Teringat beberapa waktu yang lalu ketika saya mengikuti penataran strata IV dan VI IAI Banten, Mr. Syarief R. S. SIA, associate director DP Architect Singapore, menjelaskan bahwa karya-karya arsitek bangsa ini tidak kalah dengan karya arsitek dari luar negeri ini. Bahkan jika disejajarkan, “beberapa” karya arsitek indonesia lebih unggul daripada negeri-negeri seberang. Kita sebenarnya mampu, kita punya potensi, tinggal bagaimana kita menggalinya, mengambilnya, dan menunjukkan potensi kita ke ajang pergulatan arsitektur.

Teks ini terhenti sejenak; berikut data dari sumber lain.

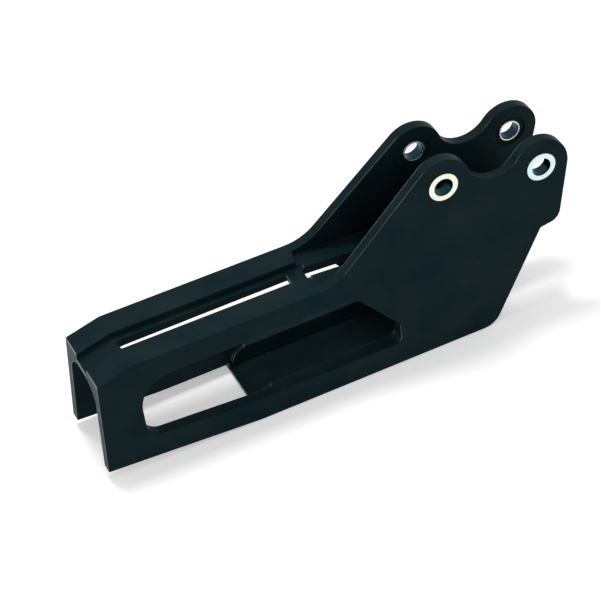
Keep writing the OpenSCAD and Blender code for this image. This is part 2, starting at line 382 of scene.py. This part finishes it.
def add_bush(node, face_metal, bore_metal):
    """A turned bush with rounded edges, in the place of the CAD node."""
    low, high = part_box(node)
    centre_x = (low[0] + high[0]) / 2
    centre_z = (low[2] + high[2]) / 2
    side = 1.0 if low[1] > 0 else -1.0
    inner_y = low[1] if side > 0 else high[1]
    bore = frame["record"]["mounts"][0]["dims"]["r_mm"] / 1000
    profile = bush_profile(bore, (high[0] - low[0]) / 2, high[1] - low[1])
    count = len(profile)
    verts = []
    for k in range(BUSH_STEPS):
        angle = side * 2 * math.pi * k / BUSH_STEPS
        for point in profile:
            verts.append((
                centre_x + point.x * math.cos(angle),
                inner_y + side * point.y,
                centre_z - point.x * math.sin(angle)))
    faces = []
    metals = []
    for k in range(BUSH_STEPS):
        here = k * count
        there = ((k + 1) % BUSH_STEPS) * count
        for i in range(count):
            j = (i + 1) % count
            faces.append((here + i, there + i, there + j, here + j))
            in_bore = max(profile[i].x, profile[j].x) < bore + BORE_EDGE / 4
            metals.append(1 if in_bore else 0)
    mesh = bpy.data.meshes.new(node + "_turned")
    mesh.from_pydata(verts, [], faces)
    mesh.polygons.foreach_set("use_smooth", [True] * len(faces))
    mesh.set_sharp_from_angle(angle=SHARP_FROM)
    mesh.materials.append(face_metal)
    mesh.materials.append(bore_metal)
    mesh.polygons.foreach_set("material_index", metals)
    piece = bpy.data.objects.new(node + "_turned", mesh)
    bpy.context.collection.objects.link(piece)
    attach(piece, "root")
    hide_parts(node)


def seen_as_background(tree):
    """1 for camera, glossy and transmission rays, else 0."""
    path = tree.nodes.new("ShaderNodeLightPath")
    either = path.outputs["Is Camera Ray"]
    for name in ("Is Glossy Ray", "Is Transmission Ray"):
        node = tree.nodes.new("ShaderNodeMath")
        node.operation = "MAXIMUM"
        tree.links.new(either, node.inputs[0])
        tree.links.new(path.outputs[name], node.inputs[1])
        either = node.outputs[0]
    return either


def show_as_background(tree, plain, seen, output):
    """Shows one shader to the camera and in reflections, and the plain one to all other light."""
    choose = tree.nodes.new("ShaderNodeMixShader")
    tree.links.new(seen_as_background(tree), choose.inputs[0])
    tree.links.new(plain, choose.inputs[1])
    tree.links.new(seen, choose.inputs[2])
    tree.links.new(choose.outputs[0], tree.nodes[output].inputs["Surface"])


def add_floor():
    """A pale floor that keeps the part's soft shadow and looks white as a background."""
    mesh = bpy.data.meshes.new("studio_floor")
    corners = [
        (-FLOOR_REACH, -FLOOR_REACH, 0),
        (FLOOR_REACH, -FLOOR_REACH, 0),
        (FLOOR_REACH, FLOOR_REACH, 0),
        (-FLOOR_REACH, FLOOR_REACH, 0)]
    mesh.from_pydata(corners, [], [(0, 1, 2, 3)])
    floor = bpy.data.objects.new("studio_floor", mesh)
    floor.location.z = -FLOOR_BELOW
    bpy.context.collection.objects.link(floor)
    material, shader = new_material("pale_floor")
    tree = material.node_tree
    shader.inputs["Base Color"].default_value = FLOOR_COLOUR
    shader.inputs["Roughness"].default_value = FLOOR_ROUGHNESS
    shader.inputs["Specular IOR Level"].default_value = 0.0
    matt = tree.nodes.new("ShaderNodeBsdfDiffuse")
    matt.inputs["Color"].default_value = FLOOR_SEEN
    light = tree.nodes.new("ShaderNodeEmission")
    light.inputs["Color"].default_value = WHITE
    light.inputs["Strength"].default_value = FLOOR_GLOW
    both = tree.nodes.new("ShaderNodeAddShader")
    tree.links.new(matt.outputs[0], both.inputs[0])
    tree.links.new(light.outputs[0], both.inputs[1])
    show_as_background(tree, shader.outputs[0], both.outputs[0], "Material Output")
    mesh.materials.append(material)


def add_area_light(name, place, size, watts):
    """A soft rectangular lamp aimed at the middle of the part."""
    data = bpy.data.lights.new(name, "AREA")
    data.shape = "RECTANGLE"
    data.size = size[0]
    data.size_y = size[1]
    data.energy = watts
    lamp = bpy.data.objects.new(name, data)
    lamp.location = place
    aim = Vector(LAMP_TARGET) - Vector(place)
    lamp.rotation_euler = aim.to_track_quat("-Z", "Y").to_euler()
    bpy.context.collection.objects.link(lamp)


def set_world():
    """Plain grey surroundings that look white as a background."""
    world = bpy.data.worlds.new("studio")
    bpy.context.scene.world = world
    world.use_nodes = True
    tree = world.node_tree
    plain = tree.nodes["Background"]
    plain.inputs["Color"].default_value = WHITE
    plain.inputs["Strength"].default_value = WORLD_LEVEL
    white = tree.nodes.new("ShaderNodeBackground")
    white.inputs["Color"].default_value = WHITE
    white.inputs["Strength"].default_value = 1.0
    show_as_background(tree, plain.outputs[0], white.outputs[0], "World Output")


def main():
    clear_defaults()
    add_camera()
    plastic = housing_material("moulded_black_plastic")
    # The plastic for the rounded edges, with a painted highlight.
    sheen_plastic = housing_material("painted_edge_sheen_plastic", with_sheen=True)
    dress_housing(plastic, sheen_plastic)
    warm = bush_material("plated_bush_warm", WARM_METAL, FACE_ROUGHNESS)
    cool = bush_material("plated_bush_cool", COOL_METAL, FACE_ROUGHNESS)
    inside = bush_material("bush_bore", BORE_METAL, BORE_ROUGHNESS)
    for bush in BUSHES:
        add_bush(bush, warm if bush in WARM_BUSHES else cool, inside)
    add_floor()
    set_world()
    add_area_light("back_key", BACK_KEY_PLACE, BACK_KEY_SIZE, BACK_KEY_WATTS)
    add_area_light("front_fill", FRONT_FILL_PLACE, FRONT_FILL_SIZE, FRONT_FILL_WATTS)
    bpy.context.scene.view_settings.view_transform = "Standard"


main()
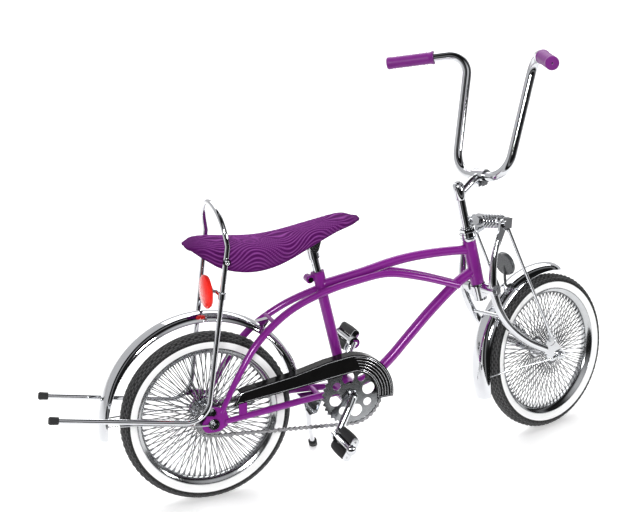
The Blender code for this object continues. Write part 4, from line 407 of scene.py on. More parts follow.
def joined(parts):
    """One mesh from several separate ones."""
    whole = bmesh.new()
    for part in parts:
        whole.from_mesh(part.data)
        bpy.data.objects.remove(part, do_unlink=True)
    mesh = bpy.data.meshes.new("joined")
    whole.to_mesh(mesh)
    whole.free()
    return linked("joined", mesh)


def combined(base, adds=(), cuts=()):
    """One mesh from a base shape, the shapes welded to it and those cut out of it."""
    for operation, others in (("UNION", adds), ("DIFFERENCE", cuts)):
        for other in others:
            step = base.modifiers.new(operation.title(), "BOOLEAN")
            step.operation = operation
            step.solver = "EXACT"
            step.object = other
    graph = bpy.context.evaluated_depsgraph_get()
    mesh = bpy.data.meshes.new_from_object(base.evaluated_get(graph))
    base.modifiers.clear()
    base.data = mesh
    for other in (*adds, *cuts):
        bpy.data.objects.remove(other, do_unlink=True)
    return base


def polar(centre, radius, degrees):
    """A point at an angle and a distance from a centre, in a plane."""
    a = math.radians(degrees)
    return centre[0] + radius * math.cos(a), centre[1] + radius * math.sin(a)


def arc(centre, radius, start, end, steps):
    """Points of a circular arc in a plane, with angles in degrees."""
    return [polar(centre, radius, start + (end - start) * i / steps) for i in range(steps + 1)]


def circle(centre, radius, sides):
    """Points of a closed circle in a plane."""
    return arc(centre, radius, 0, 360 - 360 / (sides * FINE), sides * FINE - 1)


def bent_path(corners, radii, steps=5):
    """Straight runs between corners, each inner corner rounded to its bend radius."""
    steps *= FINE
    corners = [Vector(c) for c in corners]
    points = [corners[0]]
    for before, corner, after, radius in zip(corners, corners[1:], corners[2:], radii):
        back = (before - corner).normalized()
        ahead = (after - corner).normalized()
        half = back.angle(ahead) / 2
        reach = radius / math.tan(half)
        centre = corner + (back + ahead).normalized() * (radius / math.sin(half))
        first = corner + back * reach - centre
        last = corner + ahead * reach - centre
        sweep_angle = first.angle(last)
        axis = first.cross(last).normalized()
        for i in range(steps + 1):
            points.append(centre + Matrix.Rotation(sweep_angle * i / steps, 3, axis) @ first)
    points.append(corners[-1])
    return points


def spline_path(knots, per_span=4):
    """A smooth curve through every knot."""
    per_span *= FINE
    knots = [Vector(k) for k in knots]
    ends = [2 * knots[0] - knots[1], *knots, 2 * knots[-1] - knots[-2]]
    points = []
    for a, b, c, d in zip(ends, ends[1:], ends[2:], ends[3:]):
        for i in range(per_span):
            t = i / per_span
            points.append(0.5 * (2 * b + (c - a) * t + (2 * a - 5 * b + 4 * c - d) * t**2
                                 + (3 * b - a - 3 * c + d) * t**3))
    points.append(knots[-1])
    return points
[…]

Di lain waktu penataran, Achmad Noerzaman, Presiden Direktur PT. Arkonin juga menegaskan bahwa saya, kita, para arsitek anak bangsa harus lebih percaya diri, harus selalu meningkatkan diri, selalu belajar untuk menjadi yang terbaik. Butuh proses yang panjang memang untuk sampai ke dalam tahap tersebut, tapi pastinya, dan saya percaya kalau saat tersebut tiba kepuasan hati dan pikiran menjadikan perjuangan kita selama proses itu akan benar-benar terbayarkan. Adi Moersid, IAI, owner&principal architect PT Atelier 6, menambahkan bahwa kita sebagai arsitek harus selalu berpikir, proses mendesain tidak terbatas dari waktu jam 8 pagi sampai jam 5 sore, tetapi berlanjut terus menerus secara kontinyu untuk menghasilkan sebuah karya yang “paling” sempurna. Saya sendiri menambahkan jangan lupakan keluarga dan orang–orang terdekat ketika kita sedang dalam proses tersebut.
Saat Adi Moersid, yang juga Ketua Dewan Kehormatan Nasional IAI, memberikan pelajaran kepada saya dan teman-teman mengenai penyelesaian studi kasus tentang kode etik & tata laku profesi arsitek, saya jadi jauh lebih mengerti tentang jati diri seorang arsitek. Baru kulit luarnya memang saya memahami apa itu arsitek dan karya arsitektur, tapi permulaan itu adalah “start” awal saya untuk memulai proses pembelajaran yang panjang itu. Akhir kalimat, kita sebagai arsitek indonesia, teruslah berkarya!!!, belajar!!!, dan tetap percaya diri!!!.